**What the exercise asks:**
From the listing below, copy only the lines running from the line that contains "driver(axis)" to the line that contains "before = set(bpy.data.objects)", both included.

--- START Provided data ---

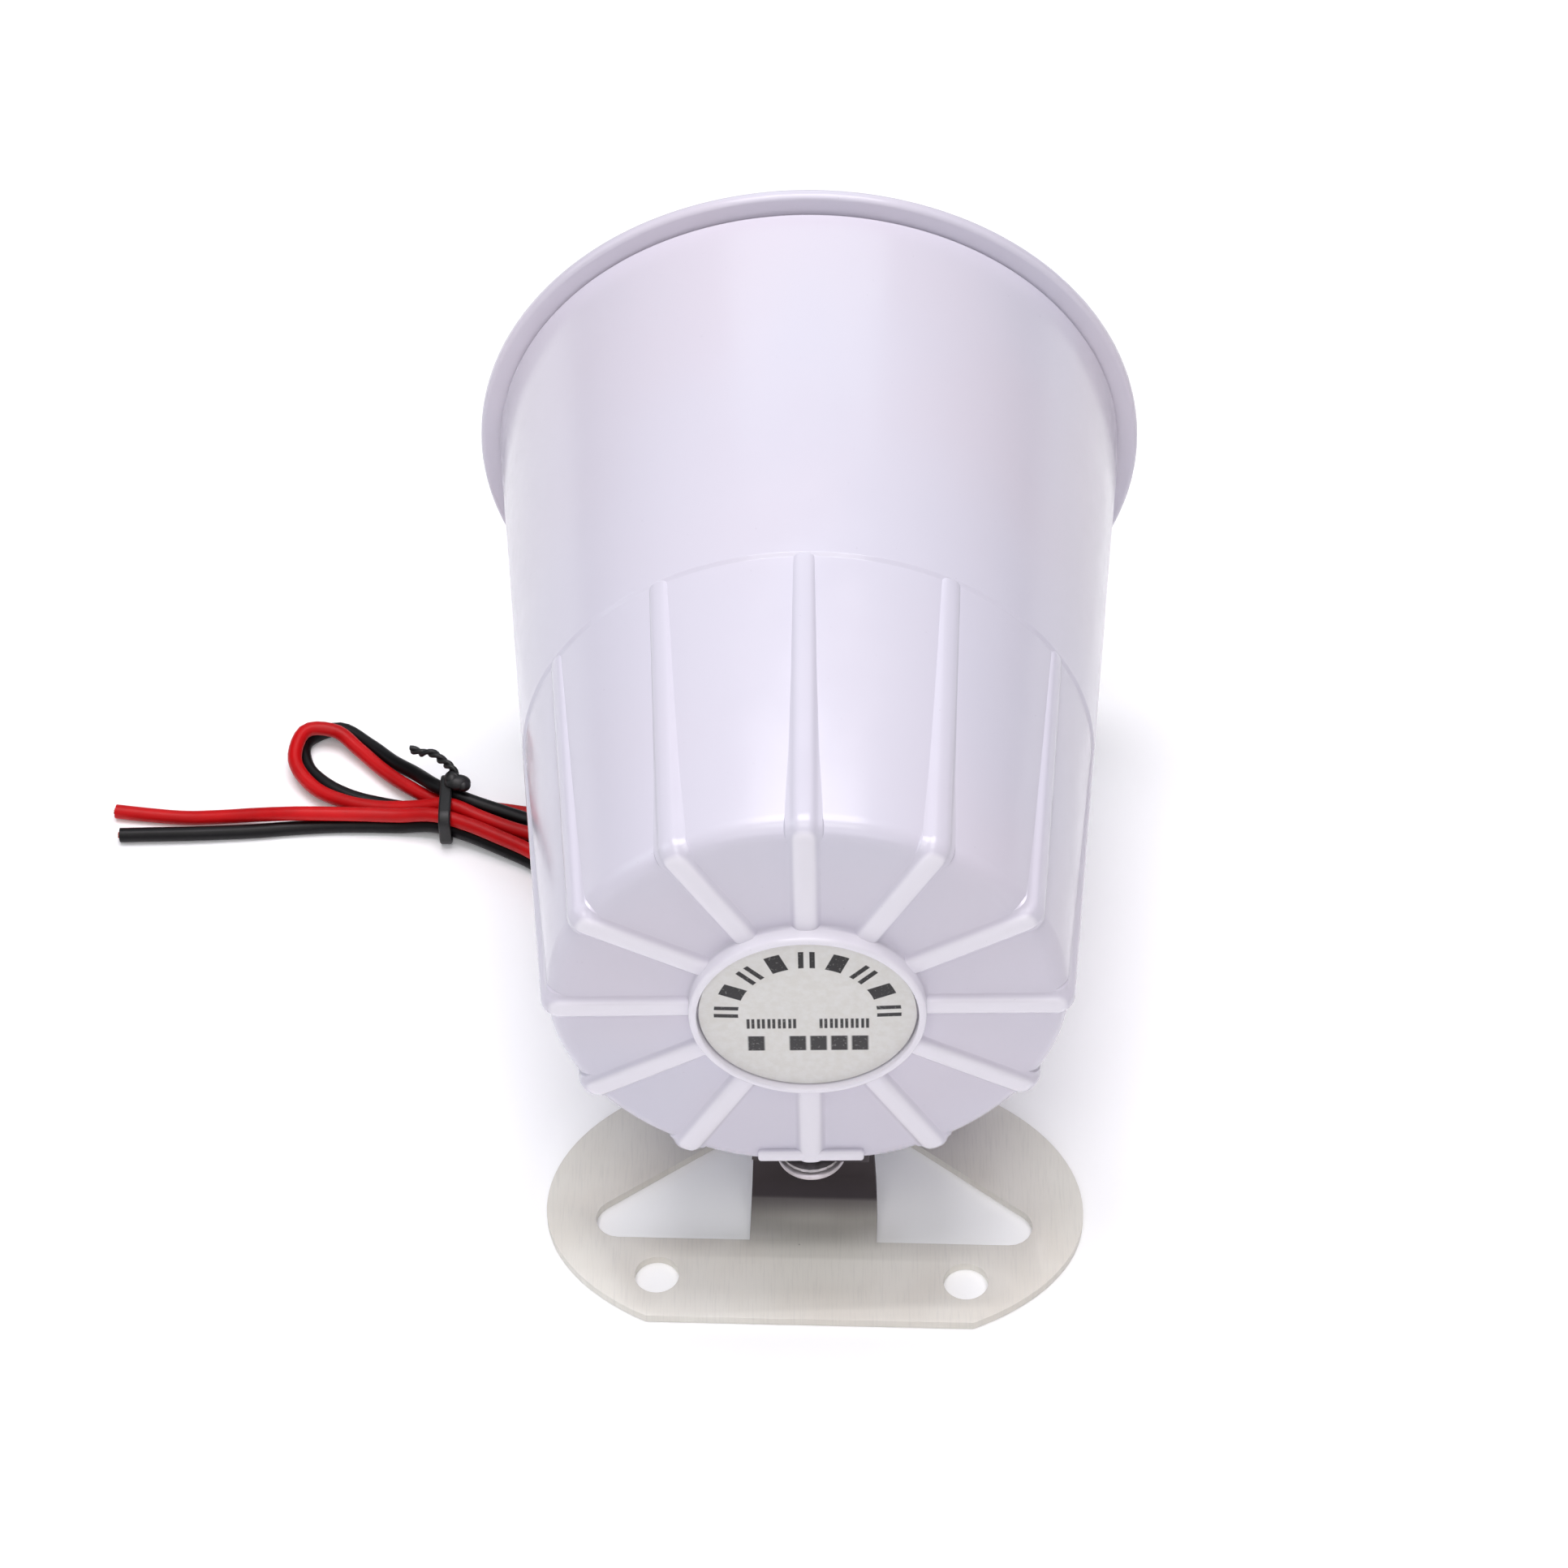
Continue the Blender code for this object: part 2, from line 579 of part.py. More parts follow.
def lead(turning):
    """Gland, the two wires with their bare ends, and the tie round the hank."""
    inner, outer = 2.75, 3.7
    skin = AXIS_HEIGHT - housing_radius(EXIT_Y)
    profile = (
        (inner, skin + WALL + 2.8),
        (4.9, skin + WALL + 2.8),
        (4.9, skin + WALL + 1.3),
        (outer, skin + WALL + 1.3),
        (outer, skin - 0.9),
        (5.2, skin - 0.9),
        (4.6, skin - 2.8),
        (inner, skin - 2.8),
    )
    gland = turned("lead_gland", profile, "black_rubber", turning, 24, closed=True)
    place(gland, y=BACK_Y + EXIT_Y - SWIVEL_Y)
    for name, side in (("red", 1), ("black", -1)):
        points = pair_points(LEAD_ROUTE, side, WIRE_STEP) - (0, SWIVEL_Y, 0)
        onward = points[-1] - points[-2]
        onward /= np.linalg.norm(onward)
        if name == "black":
            points[-1] -= onward * BLACK_SHORTER
        tube(f"{name}_wire", points, WIRE_RADIUS, f"{name}_pvc", turning)
        bare = [points[-1] + onward * GAP, points[-1] + onward * END_STRIP]
        tube(f"{name}_core", bare, CORE_RADIUS, "copper", turning, sides=1)


def cord_tie(turning):
    """Black tie round the three passes of the pair, with its twisted tail."""
    here = np.array(LEAD_ROUTE[TIE_POINT][:3]) - (0, SWIVEL_Y, 0)
    half_width, low, high = 5.0, 0.8, 6.6
    inside = rounded_box(half_width, (high - low) / 2, 1.5)
    outside = rounded_box(half_width + 0.7, (high - low) / 2 + 0.7, 2.1)
    band = flat("cord_tie", [outside, inside], 2.0, "black_nylon", turning)
    band.rotation_euler = (radians(90), 0, radians(90))
    place(band, here[0], here[1], (low + high) / 2)
    knot_at = here + (1.9, 2.6, high + 0.9 - here[2])
    knot = box("tie_knot", (4.4, 3.0, 2.6), None, turning, 0.7)
    place(knot, *knot_at)
    combine(band, knot, "UNION")
    tail = ((0, 0, 0.3), (-1.0, 2.2, 0.9), (-2.6, 4.2, 0.7))
    tail += ((-4.4, 5.6, 1.1), (-6.4, 6.2, 0.6), (-8.0, 7.2, 0.5))
    route = [knot_at + point for point in smooth(tail, 1.2)]
    wire = tube("tie_tail", route, 0.75, "black_nylon", turning, sides=1)
    combine(band, hidden(as_mesh(wire)), "UNION")


def hidden(obj):
    """Moves a piece in among the cutters."""
    parts.objects.unlink(obj)
    cutters.objects.link(obj)
    obj.hide_render = True
    obj.display_type = "WIRE"
    return obj


def rounded_box(half_width, half_height, radius):
    outline = []
    for i, (x, y) in enumerate(((1, 1), (-1, 1), (-1, -1), (1, -1))):
        corner = (x * (half_width - radius), y * (half_height - radius))
        outline += arc(*corner, radius, 90 * i, 90 * i + 90, 5)
    return outline


def foot_outline():
    """Oval plate with a straight front edge."""
    share = (FOOT_FRONT_Y - FOOT_CENTRE_Y) / FOOT_FRONT_AXIS
    start_angle = np.arcsin(share)
    outline = []
    for angle in np.linspace(start_angle, pi - start_angle, 44):
        deep = FOOT_FRONT_AXIS if sin(angle) < 0 else FOOT_REAR_AXIS
        outline.append((FOOT_HALF_WIDTH * cos(angle), FOOT_CENTRE_Y + deep * sin(angle)))
    return outline


def rounded_corners(corners, count=6):
    """A closed outline of straight sides with each corner, (x, y, radius), rounded."""
    outline = []
    for before, (x, y, radius), after in zip(corners[-1:] + corners[:-1], corners, corners[1:] + corners[:1]):
        here = Vector((x, y))
        back = (Vector(before[:2]) - here).normalized()
        on = (Vector(after[:2]) - here).normalized()
        half = back.angle(on) / 2
        middle = here + (back + on).normalized() * radius / sin(half)
        first = here + back * radius / np.tan(half) - middle
        last = here + on * radius / np.tan(half) - middle
        turn = first.angle_signed(last)
        for share in np.linspace(0, 1, count):
            outline.append(tuple(middle + Matrix.Rotation(-turn * share, 2) @ first))
    return outline


def bracket():
    """Foot plate, and the tongue stamped from its middle: up in an arm and back in a tab under the seat."""
    foot = bpy.data.objects.new("foot_turn", None)
    parts.objects.link(foot)
    place(foot, y=SWIVEL_Y)
    foot.rotation_euler = (0, 0, FOOT_TURN)
    bpy.context.view_layer.update()
    opening = rounded_corners([(40.5, ARM_BASE_Y, 3.6), (0, 38.2, 9.0), (-40.5, ARM_BASE_Y, 3.6)])
    holes = [circle(FOOT_HOLE_RADIUS, side * FOOT_HOLE_X, 0) for side in (-1, 1)]
    outlines = [[(x, y - SWIVEL_Y) for x, y in line] for line in (foot_outline(), opening, *holes)]
    plate = place(flat("bracket", outlines, SHEET, "foot_steel", foot), z=SHEET / 2)

    tab_under = AXIS_HEIGHT - SEAT_DROP - GAP - SHEET
    arm_y = ARM_BASE_Y + ARM_BEND
    facing = [(ARM_BASE_Y - 3, SHEET)]
    facing += arc(ARM_BASE_Y, SHEET + ARM_BEND, ARM_BEND, -90, 0, 8)
    facing += arc(arm_y - TAB_BEND, tab_under - TAB_BEND, TAB_BEND, 0, 90, 4)
    facing += [(TAB_END_Y, tab_under), (TAB_END_Y, tab_under + SHEET)]
    behind = arc(arm_y - TAB_BEND, tab_under - TAB_BEND, TAB_BEND + SHEET, 90, 0, 5)
    behind += arc(ARM_BASE_Y, SHEET + ARM_BEND, ARM_BEND + SHEET, 0, -90, 8)
    behind += [(ARM_BASE_Y - 3, 0)]
    side_view = [(y - SWIVEL_Y, z) for y, z in facing + behind]
    tongue = flat("tongue", [side_view], ARM_WIDTH, None, foot)
    taper = (ARM_WIDTH - ARM_TOP_WIDTH) / ARM_WIDTH / tab_under
    for vertex in tongue.data.vertices:
        vertex.co.z *= 1 - taper * max(0.0, vertex.co.y / MM - SHEET)
    tongue.rotation_euler = (radians(90), 0, radians(90))
    combine(plate, tongue, "UNION")
    bore = disc("tab_hole", SCREW_HOLE_RADIUS, tab_under - 5, tab_under + 5, None, foot, 20)
    combine(plate, bore, "DIFFERENCE")
    return foot, tab_under


def swivel_screw(foot, tab_under):
    """Pan-head screw from below with its washer."""
    washer_top = tab_under - GAP
    ring("swivel_washer", SCREW_HOLE_RADIUS, 4.8, washer_top - 0.6, washer_top, "zinc", foot, 24)
    under = washer_top - 0.6 - GAP
    tip = AXIS_HEIGHT - 27.0
    profile = [(0, tip), (SCREW_RADIUS, tip), (SCREW_RADIUS, under), (HEAD_RADIUS, under)]
    profile += arc(HEAD_RADIUS - 0.7, under - 0.7, 0.7, 0, -90, 4)
    profile += [(3.0, under - 2.1), (0, under - 2.4)]
    turned("swivel_screw", profile, "zinc", foot, 28)


def swivel_nut(turning):
    """Round threaded insert in the housing's seat, which takes the screw."""
    low = AXIS_HEIGHT - INSERT_DROP
    ring("swivel_nut", SCREW_HOLE_RADIUS, INSERT_RADIUS, low, low + INSERT_LENGTH, "brass", turning, 20)


def label(axis):
    disc("label_disc", LABEL_RADIUS, LABEL_FACE, LABEL_FACE + LABEL_THICKNESS, "label_paper", axis, 48)


def main():
    start()
    turning, axis = horn_frame()
    rear_housing(axis)
    label(axis)
    horn_bell(axis)
    throat(axis)
    reflector(axis)
    driver(axis)
    electronics(axis)
    swivel_nut(turning)
    lead(turning)
    cord_tie(turning)
    foot, tab_under = bracket()
    swivel_screw(foot, tab_under)


main()
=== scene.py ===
import json
from math import asin, cos, pi, radians, sin, tau

import bpy
import numpy as np
from mathutils import Matrix, Vector

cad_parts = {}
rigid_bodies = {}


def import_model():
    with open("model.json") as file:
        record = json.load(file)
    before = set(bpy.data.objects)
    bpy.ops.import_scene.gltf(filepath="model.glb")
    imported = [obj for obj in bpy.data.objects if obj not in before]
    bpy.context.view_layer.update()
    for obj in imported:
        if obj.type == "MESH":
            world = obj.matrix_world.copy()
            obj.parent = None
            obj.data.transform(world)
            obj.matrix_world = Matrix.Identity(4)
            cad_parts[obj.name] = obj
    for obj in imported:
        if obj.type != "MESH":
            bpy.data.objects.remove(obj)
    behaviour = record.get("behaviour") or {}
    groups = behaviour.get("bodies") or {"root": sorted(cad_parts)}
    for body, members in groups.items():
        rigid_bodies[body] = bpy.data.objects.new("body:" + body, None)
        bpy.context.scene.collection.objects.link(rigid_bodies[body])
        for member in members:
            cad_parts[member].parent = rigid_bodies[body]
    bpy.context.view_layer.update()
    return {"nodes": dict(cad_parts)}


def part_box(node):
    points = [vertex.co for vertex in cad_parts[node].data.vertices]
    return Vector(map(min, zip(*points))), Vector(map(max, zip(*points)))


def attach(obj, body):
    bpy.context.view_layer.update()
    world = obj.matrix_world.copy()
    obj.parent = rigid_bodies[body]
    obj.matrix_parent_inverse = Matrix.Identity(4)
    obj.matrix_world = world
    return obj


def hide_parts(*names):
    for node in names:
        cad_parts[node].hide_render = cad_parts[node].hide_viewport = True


mm = 0.001

for thing in list(bpy.data.objects):
    bpy.data.objects.remove(thing)
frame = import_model()
print("frame loaded:", len(frame["nodes"]), "nodes")


# camera and cords come first
cameraSet = {
    "target": (-0.00402, 0.0636, 0.04343),
    "distance": 0.7616,
    "elevation": 46.86,
    "azimuth": 1.4237,   # degrees to the right of straight behind
    "roll": -1.5309,
    "lens": 113.14,
}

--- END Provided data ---

**Reply to the exercise:**
    driver(axis)
    electronics(axis)
    swivel_nut(turning)
    lead(turning)
    cord_tie(turning)
    foot, tab_under = bracket()
    swivel_screw(foot, tab_under)


main()
=== scene.py ===
import json
from math import asin, cos, pi, radians, sin, tau

import bpy
import numpy as np
from mathutils import Matrix, Vector

cad_parts = {}
rigid_bodies = {}


def import_model():
    with open("model.json") as file:
        record = json.load(file)
    before = set(bpy.data.objects)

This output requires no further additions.